Brands, assets, networks, controversies, and current influence. Loeb’s real capital assets are Third Point itself, TPIL, Third Point Ventures, Birch Grove, and Malibu Life. His influence assets are his unusually recognizable public-letter brand, his track record in governance fights, and his dense institutional network across Mount Sinai, Success Academies, the Council on Foreign Relations, the Museum of Jewish Heritage, and related philanthropic circles. As of 2026 he remained CEO and founder of Third Point, was publicly described as chair of the Museum of Jewish Heritage, and remained active enough to launch a new CoStar campaign before exiting it. The main controversies around him are not primarily about criminal misconduct, but about style, rhetoric, and governance consistency.

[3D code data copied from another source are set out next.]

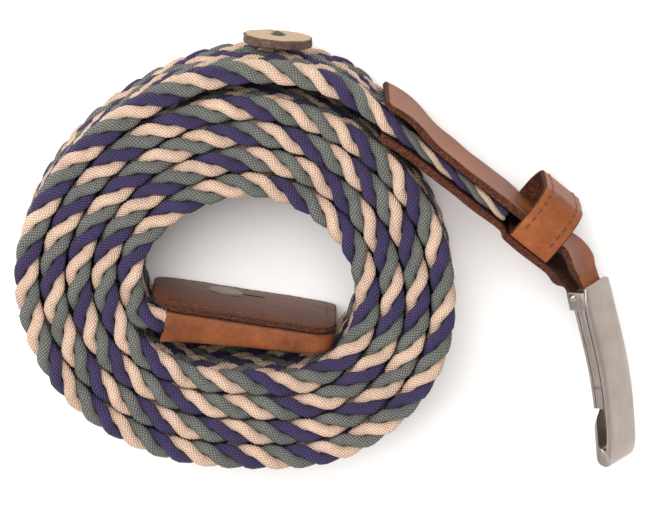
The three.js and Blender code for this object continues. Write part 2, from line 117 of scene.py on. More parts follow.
# Radius share round the coil: a closed cubic curve through the twelve values of coilShape
def coilShare(degrees):
    shape = np.array(belt["coilShape"])
    rows = len(shape)
    place = np.mod(degrees, 360) / (360 / rows)
    first = np.floor(place).astype(int)
    t = place - first
    before, start, end, after = (shape[(first + k) % rows] for k in (-1, 0, 1, 2))
    slopeIn, slopeOut = (end - before) / 2, (after - start) / 2
    return (
        start * (2 * t**3 - 3 * t**2 + 1)
        + slopeIn * (t**3 - 2 * t**2 + t)
        + end * (3 * t**2 - 2 * t**3)
        + slopeOut * (t**3 - t**2)
    )


# Spiral: the radius is the coil's own share less one pitch a turn, lifted where the strap leaves
def coilPoint(turns):
    turns = np.asarray(turns, float)
    bearing = belt["coilStart"] + 360 * turns
    lift = (1 + np.cos(np.pi * np.minimum(turns / belt["startLiftTurns"], 1))) / 2
    radius = belt["coilRadius"] * coilShare(bearing) - belt["turnPitch"] * turns + belt["startLift"] * lift
    return direction(bearing) * radius[..., None]


coilEntry = coilPoint(0.0)
bendStart = coilEntry + direction(belt["strapAngle"]) * belt["strapStraight"]
bendCorner = bendStart + direction(belt["strapAngle"]) * belt["bendLead"]
barCentre = bendCorner + direction(belt["foldAngle"]) * belt["bendTail"]
barCentre[2] = middleHeight
hinge = next(joint for joint in frame["joints"] if joint["name"] == "hook_swing")
coilShift = np.array(hinge["pos_m"]) * 1000 - barCentre
tipEntry = direction(belt["tipBearing"]) * belt["tipRadius"]


# Quadratic curve from the straight run to the bar, and its direction
def bendPoint(t):
    t = np.asarray(t, float)[..., None]
    return (1 - t) ** 2 * bendStart + 2 * t * (1 - t) * bendCorner + t**2 * barCentre * [1, 1, 0]


bendShares = np.linspace(0, 1, 400)
bendPoints = bendPoint(bendShares)
bendLengths = lengthsAlong(bendPoints)
bendLength = bendLengths[-1]
strapRun = belt["strapStraight"] + bendLength


# Frame of the strap at distances from the coil: straight, then along the bend with a growing twist
def strapFrame(distance):
    distance = np.atleast_1d(np.asarray(distance, float))
    past = np.clip(distance - belt["strapStraight"], 0, bendLength)
    share = np.interp(past, bendLengths, bendShares)
    origin = bendPoint(share)
    onStraight = distance < belt["strapStraight"]
    origin[onStraight] = coilEntry + direction(belt["strapAngle"]) * distance[onStraight, None]
    along = unit(
        2 * (1 - share)[:, None] * (bendCorner - bendStart)
        + 2 * share[:, None] * (barCentre * [1, 1, 0] - bendCorner)
    )
    origin = origin + along * np.maximum(distance - strapRun, 0)[:, None]
    origin[:, 2] = middleHeight
    turned = np.radians(belt["foldTwist"]) * smoothStep(distance, belt["strapStraight"], strapRun)
    across = np.cos(turned)[:, None] * upwards + np.sin(turned)[:, None] * np.cross(along, upwards)
    out = np.cross(across, along)
    return origin, along, out, across


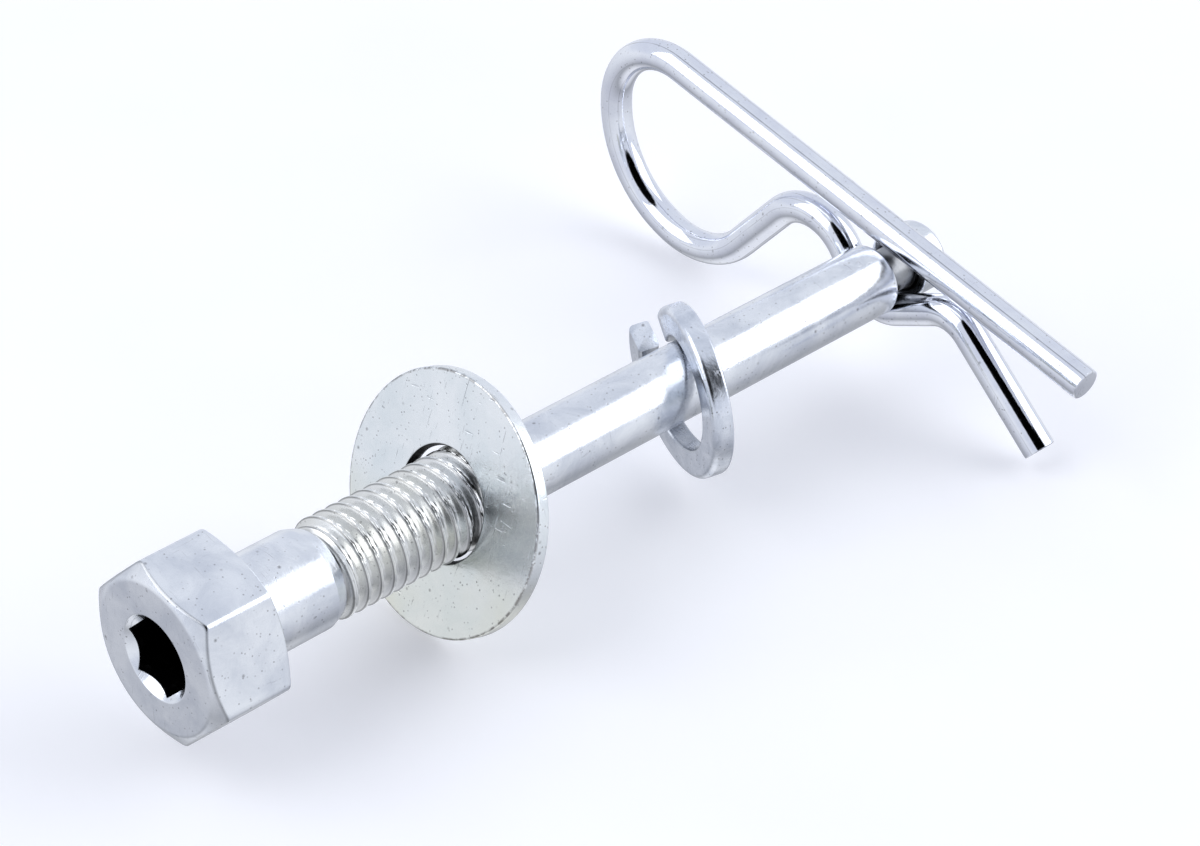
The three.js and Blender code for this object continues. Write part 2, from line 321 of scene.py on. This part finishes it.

Reuters’ 2011 special report on his old Fairfax-related emails highlighted crude and derogatory language; the Associated Press reported his 2017 apology after his racially charged Facebook remarks about Andrea Stewart-Cousins; Reuters also noted the irony of Loeb denouncing “activists” when shareholders targeted TPIL in 2021. Public information on some aspects of his private holdings, personal life, and the exact economics of certain private structures remains limited or inconsistent. But the main verified conclusion is clear: Daniel Loeb grew from a credit-trained event-driven investor into the founder of a multi-line alternatives platform whose enduring power lies in the combination of capital allocation, public persuasion, and governance pressure.